On the same day that District Attorney Bragg announced this new initiative, New York City filed four nearly identical lawsuits in New York State Supreme Court against the landlords for four allegedly unlicensed cannabis dispensaries in Manhattan. Local residents reportedly brought the unlicensed dispensaries to the attention of the New York Police Department (“NYPD”). According to the complaints, NYPD then arranged for auxiliary police officers to purchase small quantities of cannabis at these various locations. Among other things, the complaints sought “closing orders,” seeking the closure of the premises for a full year on the grounds that the operation of unlicensed dispensaries constitute a public nuisance under the New York City Administrative Code.

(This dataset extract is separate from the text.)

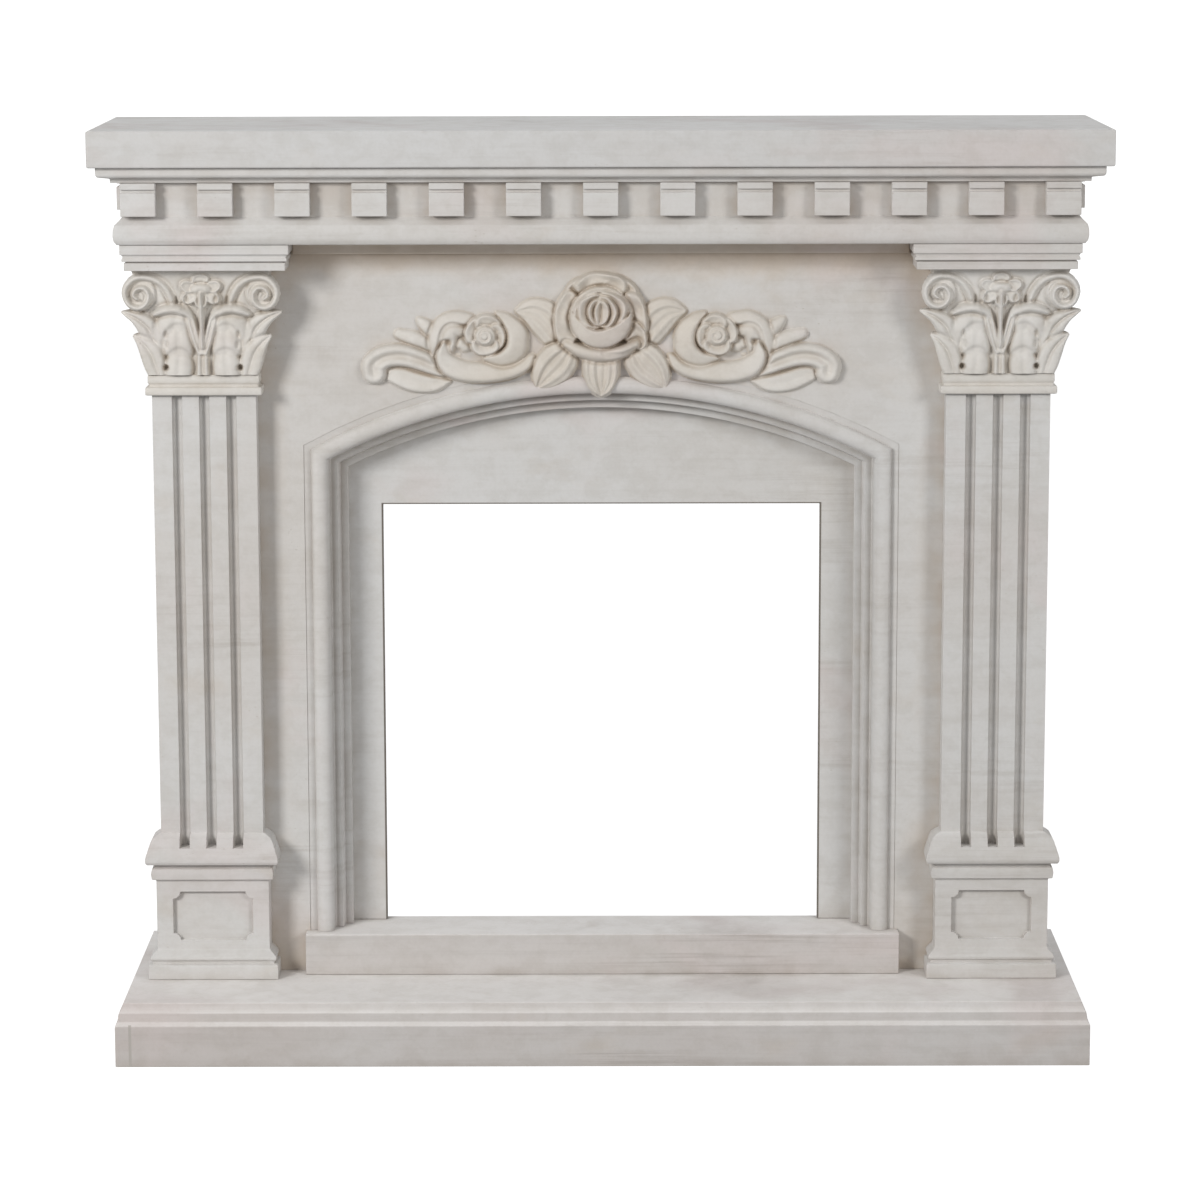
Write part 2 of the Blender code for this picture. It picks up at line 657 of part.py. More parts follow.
def capital_shells():
    """Carving of one capital in shares of its height, as (x, height, relief past the shaft's face)."""
    unit = CAPITAL_HEIGHT / 167
    sink = 12 * unit
    low = 27.5
    volute_z = 134
    volute_x = 78.5
    volute = 20.5

    def ridge(path, widths, heights, crest):
        route = [(x * unit, z * unit) for x, z in path]
        return ridge_shell(
            route, [w * unit for w in widths], [h * unit for h in heights], crest, 0.0, sink)

    def turned(centre, profile, sides, lobes=0, share=0.0):
        rings = [(radius * unit, rise * unit) for radius, rise in profile]
        return turned_shell((centre[0] * unit, centre[1] * unit), rings, sides, 0.0, sink, lobes, share)

    shells = [
        turned((0, low + 110), [(16, 12), (17, 18), (12, 23), (5, 24)], 12, 6, 0.08),
        ridge([(0, low + 2), (0, low + 40), (0, low + 100)], [7, 6, 4], [12, 12, 16], 1.1)]
    for side in (-1, 1):
        centre = (side * volute_x, volute_z)
        shells.append(turned(centre, [(0.90 * volute, 16), (0.85 * volute, 20)], 14))
        shells.append(turned(centre, [(5.5, 22), (5, 27), (2.5, 29)], 8))
        start = pi * (0.5 + 0.1 * side)
        coil = spiral_path(centre, 0.86 * volute, 9, 1.1, 13, start, side)
        stem = [(side * 27, volute_z - 22), (side * 40, volute_z + 2), (side * 56, volute_z + 16)]
        widths = [2, 3, 3] + [3.4 - 1.4 * step / 13 for step in range(14)]
        shells.append(ridge(stem + coil, widths, [16, 20, 24] + [27] * 14, 1.05))
        shells.append(ridge(
            [(side * 30, low + 2), (side * 30, low + 32), (side * 27, low + 62), (side * 24, low + 82)],
            [13, 17, 14, 9], [8, 14, 20, 22], 0.7))
        shells.append(ridge(
            [(side * 50, low + 1), (side * 56, low + 34), (side * 72, low + 62), (side * 98, low + 79)],
            [12, 15, 13, 1.5], [7, 13, 17, 12], 0.75))
        shells.append(ridge(
            [(side * 60, low + 8), (side * 71, low + 30), (side * 84.5, low + 45)],
            [10, 9, 1.5], [6, 10, 8], 0.8))
    return shells


def build_capitals(look):
    """Capitals cast with their necking: two bands, a flared bell, leaves, a fleuron and corner volutes."""
    base = CAPITAL_BOTTOM
    top = IMPOST_BOTTOM - GAP
    unit = CAPITAL_HEIGHT / 167
    profile = [
        (0, 6.8), (1.5, 8.0), (9.5, 8.0), (10.5, 7.0), (10.8, 3.5), (15.0, 3.5), (16.2, 4.8), (26.2, 4.8),
        (27.3, 3.5), (28.3, 1.0), (82.3, 2.0), (122.3, 7.0), (152.3, 15.0)]
    levels = [(base + rise * unit, out * unit) for rise, out in profile] + [(top, 19 * unit)]
    for side, label in ((-1, "left"), (1, "right")):
        block = loft(f"capital_{label}", [pilaster_ring(side, z, out) for z, out in levels], look)
        centre = side * PILASTER_CENTRE
        carving = fuse("carving_body", capital_shells(), lambda x, z, rise: at(
            centre + x, SHAFT_DEPTH + rise, base + z), look)
        apply_boolean(block, carving, "UNION", look)
        tidy(block)


def build_hearth(look):
    """Hearth slab with a stepped moulding round its top edge, and the step on it."""
    rise = HEARTH_MOULD_RISE
    inset = HEARTH_MOULD_INSET
    profile = [
        (0.00, 0.00), (0.19, 0.31), (0.57, 0.46), (0.69, 0.72), (0.88, 0.90), (1.00, 1.00)]
    levels = [(0.0, 0.0)] + [(HEARTH_FACE + rise * up, -inset * back) for up, back in profile]
    side_share = HEARTH_SIDE_INSET / HEARTH_MOULD_INSET
    slab("hearth_slab", HEARTH_WIDTH / 2, HEARTH_DEPTH, levels, look, side_share)
    back = INNER_BACK
    low = HEARTH_TOP + GAP
    section = [
        (back, low), (STEP_DEPTH, low), (STEP_DEPTH, STEP_TOP - STEP_ARRIS),
        (STEP_DEPTH - STEP_ARRIS, STEP_TOP), (back, STEP_TOP)]
    extrude_across("hearth_step", -STEP_WIDTH / 2, STEP_WIDTH / 2, section, look)


def build():
    """Clears the scene, builds every piece and parents them all to one empty."""
    for old in list(bpy.data.objects):
        bpy.data.objects.remove(old, do_unlink=True)
    build_hearth(HEARTH_WASH)
    build_side_panels(LIMEWASH)
    build_face_panel(LIMEWASH)
    build_inner_panel(INNER_WASH)
    build_arch_moulding(LIMEWASH)
    build_pedestals(LIMEWASH)
    build_shafts(LIMEWASH)
    build_capitals(GLAZED_WASH)
    build_imposts(LIMEWASH)
    build_cornice_strip(LIMEWASH)
    build_architrave(LIMEWASH)
    build_frieze(LIMEWASH)
    build_dentils(LIMEWASH)
    build_bed_moulding(LIMEWASH)
    build_shelf(LIMEWASH)
    build_rose_spray(GLAZED_WASH)
    mantel = bpy.data.objects.new("mantel", None)
    bpy.context.scene.collection.objects.link(mantel)
    for piece in bpy.data.objects:
        if piece.type == "MESH":
            piece.parent = mantel


build()
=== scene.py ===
"""Dressed fireplace mantel: softened mouldings, carved ornament and limewashed finishes, in studio light."""
import json
from math import cos, pi, radians, sin, sqrt

import bmesh
import bpy
import numpy as np
from mathutils import Matrix, Vector


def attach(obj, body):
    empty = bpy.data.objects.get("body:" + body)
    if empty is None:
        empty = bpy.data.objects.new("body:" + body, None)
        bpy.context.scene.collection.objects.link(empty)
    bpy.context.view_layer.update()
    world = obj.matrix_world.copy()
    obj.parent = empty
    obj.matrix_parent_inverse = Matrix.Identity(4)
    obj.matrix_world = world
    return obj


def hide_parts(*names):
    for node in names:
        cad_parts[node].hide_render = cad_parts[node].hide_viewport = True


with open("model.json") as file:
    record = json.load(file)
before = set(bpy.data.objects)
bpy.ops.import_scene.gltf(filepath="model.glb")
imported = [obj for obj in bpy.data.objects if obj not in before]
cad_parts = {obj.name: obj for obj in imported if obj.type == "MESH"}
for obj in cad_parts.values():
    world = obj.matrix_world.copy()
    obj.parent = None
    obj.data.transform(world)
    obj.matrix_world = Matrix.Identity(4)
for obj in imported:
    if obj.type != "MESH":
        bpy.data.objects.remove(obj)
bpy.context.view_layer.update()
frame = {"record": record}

MM = 0.001

# Sizes and levels shared with the solids, in metres
WALL_Y = 0.2
GAP = 0.0003
HEARTH_FACE = 0.0546
HEARTH_SEAM_X = -0.6203
STEP_TOP = 0.1373
PEDESTAL_TOP = 0.2620
CAPITAL_BOTTOM = 0.8700
FRIEZE_BOTTOM = 1.1068
FACE = 0.2153
PILASTER_X = 0.522
SHAFT_HALF = 0.0685
SHAFT_FRONT = 0.247
ARCH_RADIUS = 0.766
ARCH_CROWN = 0.8437
ARCH_Z = ARCH_CROWN - ARCH_RADIUS
ARCH_HALF = 0.3385
OPENING_HALF = 0.2935
OPENING_TOP = ARCH_CROWN - 0.1329
RECESS_DEPTH = 0.157
BELL_BOTTOM = 0.8973
SPRAY_Z = 0.9677

# Fineness of the meshes
ARCH_STEPS = 96
SPRAY_CELL = 0.9
CAPITAL_CELL = 0.8
CAPITAL_COLUMNS = 231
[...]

More recently, New York City filed a very similar complaint, based on the same legal theories, against a landlord relating to the purchase and sale of stolen property by a tenant.  This suggests that New York City may be increasingly looking to landlords to ensure that their tenants are complying with applicable laws beyond cannabis.


The initiatives and enforcement action described above provide a timely reminder that the unlicensed sale of cannabis (despite being ubiquitous) is still illegal under New York law, and that operators and landlords can be held responsible for the illegal operation of unlicensed dispensaries. When dealing with potential tenants that may sell cannabis (or cannabis-adjacent products), landlords need to take reasonable steps—prior to entering into leases and periodically thereafter—to ensure that tenants are complying with all applicable laws relating to the sale of cannabis.

[1] Letter from District Attorney Alvin L. Bragg, Jr., Manhattan DA (Feb. 7, 2023).

[2] Id.

[3] Mayor Adams, D.A. Bragg Announce Joint Efforts to Combat Proliferation of Illegal, Unlicensed Cannabis Dispensaries, (Feb. 7, 2023).

[4] Id.

[5] New York State Office of Cannabis Management to Double Amount of Available Conditional Adult-Use Retail Dispensary Licenses, New York State Office of Cannabis Management (Mar. 2, 2023).

[6] Ginia Bellafante, Kids Buying Weed From Bodegas Wasn’t in the ‘Legal Weed’ Plan, N.Y. Times (Feb. 24, 2023).